> _WRITTEN EXERCISE_
Among the entries below, one stretch runs from the line that contains "# ---- write" through the line that contains "for node in". Repeat that stretch exactly, ends included, and only that.
>> start RECORD SET
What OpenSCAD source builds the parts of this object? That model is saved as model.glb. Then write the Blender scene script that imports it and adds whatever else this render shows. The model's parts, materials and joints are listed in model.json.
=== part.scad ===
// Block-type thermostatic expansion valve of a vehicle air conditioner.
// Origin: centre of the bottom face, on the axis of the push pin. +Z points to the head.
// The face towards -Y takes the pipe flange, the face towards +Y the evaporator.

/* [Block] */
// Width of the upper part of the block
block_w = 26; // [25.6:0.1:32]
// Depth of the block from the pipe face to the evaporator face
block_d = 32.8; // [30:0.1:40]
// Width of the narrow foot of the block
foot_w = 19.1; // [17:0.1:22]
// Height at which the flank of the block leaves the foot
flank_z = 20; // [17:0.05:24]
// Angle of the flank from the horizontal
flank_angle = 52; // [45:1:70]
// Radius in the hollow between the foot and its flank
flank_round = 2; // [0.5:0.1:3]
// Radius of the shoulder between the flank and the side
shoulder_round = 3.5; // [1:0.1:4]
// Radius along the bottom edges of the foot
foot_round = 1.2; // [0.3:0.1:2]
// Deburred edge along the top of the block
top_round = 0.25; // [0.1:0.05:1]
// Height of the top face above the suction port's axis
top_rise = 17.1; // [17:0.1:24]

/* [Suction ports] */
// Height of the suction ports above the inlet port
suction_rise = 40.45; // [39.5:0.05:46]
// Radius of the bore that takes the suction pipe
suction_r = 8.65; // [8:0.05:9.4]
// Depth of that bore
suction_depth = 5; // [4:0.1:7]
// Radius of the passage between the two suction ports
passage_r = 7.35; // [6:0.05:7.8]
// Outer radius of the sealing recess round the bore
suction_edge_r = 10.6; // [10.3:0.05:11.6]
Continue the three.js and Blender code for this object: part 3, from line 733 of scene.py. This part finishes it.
>> end RECORD SET
>> start RECORD SET
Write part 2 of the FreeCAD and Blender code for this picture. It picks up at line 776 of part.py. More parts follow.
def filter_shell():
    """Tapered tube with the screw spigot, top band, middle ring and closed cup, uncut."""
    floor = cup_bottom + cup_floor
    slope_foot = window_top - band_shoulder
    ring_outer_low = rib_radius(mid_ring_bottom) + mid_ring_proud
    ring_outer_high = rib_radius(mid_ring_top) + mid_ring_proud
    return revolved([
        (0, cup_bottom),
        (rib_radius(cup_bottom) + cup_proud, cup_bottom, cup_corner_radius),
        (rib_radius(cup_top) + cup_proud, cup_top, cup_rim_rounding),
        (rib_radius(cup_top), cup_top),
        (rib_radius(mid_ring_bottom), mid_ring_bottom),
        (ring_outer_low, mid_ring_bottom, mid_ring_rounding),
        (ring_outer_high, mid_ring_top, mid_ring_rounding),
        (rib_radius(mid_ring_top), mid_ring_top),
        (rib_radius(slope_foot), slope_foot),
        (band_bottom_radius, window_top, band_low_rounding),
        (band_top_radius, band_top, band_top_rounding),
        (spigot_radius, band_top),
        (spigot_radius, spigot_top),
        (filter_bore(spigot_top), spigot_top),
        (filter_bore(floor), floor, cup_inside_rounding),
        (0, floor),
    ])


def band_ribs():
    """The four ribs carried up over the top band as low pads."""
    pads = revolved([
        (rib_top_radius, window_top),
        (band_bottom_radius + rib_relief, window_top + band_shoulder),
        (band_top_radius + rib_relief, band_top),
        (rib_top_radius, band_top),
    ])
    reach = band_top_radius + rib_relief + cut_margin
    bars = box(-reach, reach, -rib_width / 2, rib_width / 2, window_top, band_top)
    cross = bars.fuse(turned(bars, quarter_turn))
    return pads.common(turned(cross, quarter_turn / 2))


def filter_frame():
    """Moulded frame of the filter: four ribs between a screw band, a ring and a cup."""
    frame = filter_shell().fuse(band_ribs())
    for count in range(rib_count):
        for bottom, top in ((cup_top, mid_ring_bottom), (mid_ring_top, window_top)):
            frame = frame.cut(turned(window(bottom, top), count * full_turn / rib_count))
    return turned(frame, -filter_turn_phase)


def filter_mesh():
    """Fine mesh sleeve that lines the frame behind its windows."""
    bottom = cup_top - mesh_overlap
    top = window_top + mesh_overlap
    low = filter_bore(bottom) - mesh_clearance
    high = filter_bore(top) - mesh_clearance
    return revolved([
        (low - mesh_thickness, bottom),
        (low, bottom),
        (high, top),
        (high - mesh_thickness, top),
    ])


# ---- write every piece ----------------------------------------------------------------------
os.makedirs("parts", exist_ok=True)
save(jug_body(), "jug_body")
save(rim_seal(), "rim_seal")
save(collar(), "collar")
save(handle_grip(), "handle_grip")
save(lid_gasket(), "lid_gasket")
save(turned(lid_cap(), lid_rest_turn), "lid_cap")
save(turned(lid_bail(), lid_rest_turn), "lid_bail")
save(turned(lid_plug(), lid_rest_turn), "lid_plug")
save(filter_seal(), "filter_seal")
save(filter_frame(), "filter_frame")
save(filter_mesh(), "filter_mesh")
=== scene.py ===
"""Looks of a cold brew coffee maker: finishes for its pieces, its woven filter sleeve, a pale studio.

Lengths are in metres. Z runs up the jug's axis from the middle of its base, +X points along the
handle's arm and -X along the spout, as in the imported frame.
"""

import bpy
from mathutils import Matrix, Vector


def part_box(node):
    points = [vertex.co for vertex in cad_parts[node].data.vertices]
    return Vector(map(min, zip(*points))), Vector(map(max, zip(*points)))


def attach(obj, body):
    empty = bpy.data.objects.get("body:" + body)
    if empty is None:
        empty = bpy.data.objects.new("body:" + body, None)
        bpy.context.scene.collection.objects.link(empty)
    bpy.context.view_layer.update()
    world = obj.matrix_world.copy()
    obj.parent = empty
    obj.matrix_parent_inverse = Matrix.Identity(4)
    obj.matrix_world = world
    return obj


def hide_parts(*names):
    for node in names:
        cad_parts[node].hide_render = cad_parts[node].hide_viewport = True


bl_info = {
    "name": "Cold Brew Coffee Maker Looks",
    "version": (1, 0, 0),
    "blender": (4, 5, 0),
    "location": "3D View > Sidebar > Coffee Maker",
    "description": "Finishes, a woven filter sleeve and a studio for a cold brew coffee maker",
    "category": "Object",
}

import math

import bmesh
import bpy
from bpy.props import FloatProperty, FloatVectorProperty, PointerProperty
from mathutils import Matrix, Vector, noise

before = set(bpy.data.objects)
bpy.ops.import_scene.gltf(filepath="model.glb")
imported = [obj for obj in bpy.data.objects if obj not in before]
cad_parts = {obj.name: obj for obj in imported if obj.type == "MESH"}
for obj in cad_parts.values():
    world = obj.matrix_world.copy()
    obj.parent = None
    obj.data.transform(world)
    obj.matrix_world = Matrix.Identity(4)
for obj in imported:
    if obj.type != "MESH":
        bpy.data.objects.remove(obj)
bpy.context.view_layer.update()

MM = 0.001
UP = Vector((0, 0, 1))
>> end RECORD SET
> _WRITTEN RESPONSE_
# ---- write every piece ----------------------------------------------------------------------
os.makedirs("parts", exist_ok=True)
save(jug_body(), "jug_body")
save(rim_seal(), "rim_seal")
save(collar(), "collar")
save(handle_grip(), "handle_grip")
save(lid_gasket(), "lid_gasket")
save(turned(lid_cap(), lid_rest_turn), "lid_cap")
save(turned(lid_bail(), lid_rest_turn), "lid_bail")
save(turned(lid_plug(), lid_rest_turn), "lid_plug")
save(filter_seal(), "filter_seal")
save(filter_frame(), "filter_frame")
save(filter_mesh(), "filter_mesh")
=== scene.py ===
"""Looks of a cold brew coffee maker: finishes for its pieces, its woven filter sleeve, a pale studio.

Lengths are in metres. Z runs up the jug's axis from the middle of its base, +X points along the
handle's arm and -X along the spout, as in the imported frame.
"""

import bpy
from mathutils import Matrix, Vector


def part_box(node):
    points = [vertex.co for vertex in cad_parts[node].data.vertices]
    return Vector(map(min, zip(*points))), Vector(map(max, zip(*points)))


def attach(obj, body):
    empty = bpy.data.objects.get("body:" + body)
    if empty is None:
        empty = bpy.data.objects.new("body:" + body, None)
        bpy.context.scene.collection.objects.link(empty)
    bpy.context.view_layer.update()
    world = obj.matrix_world.copy()
    obj.parent = empty
    obj.matrix_parent_inverse = Matrix.Identity(4)
    obj.matrix_world = world
    return obj


def hide_parts(*names):
    for node in names:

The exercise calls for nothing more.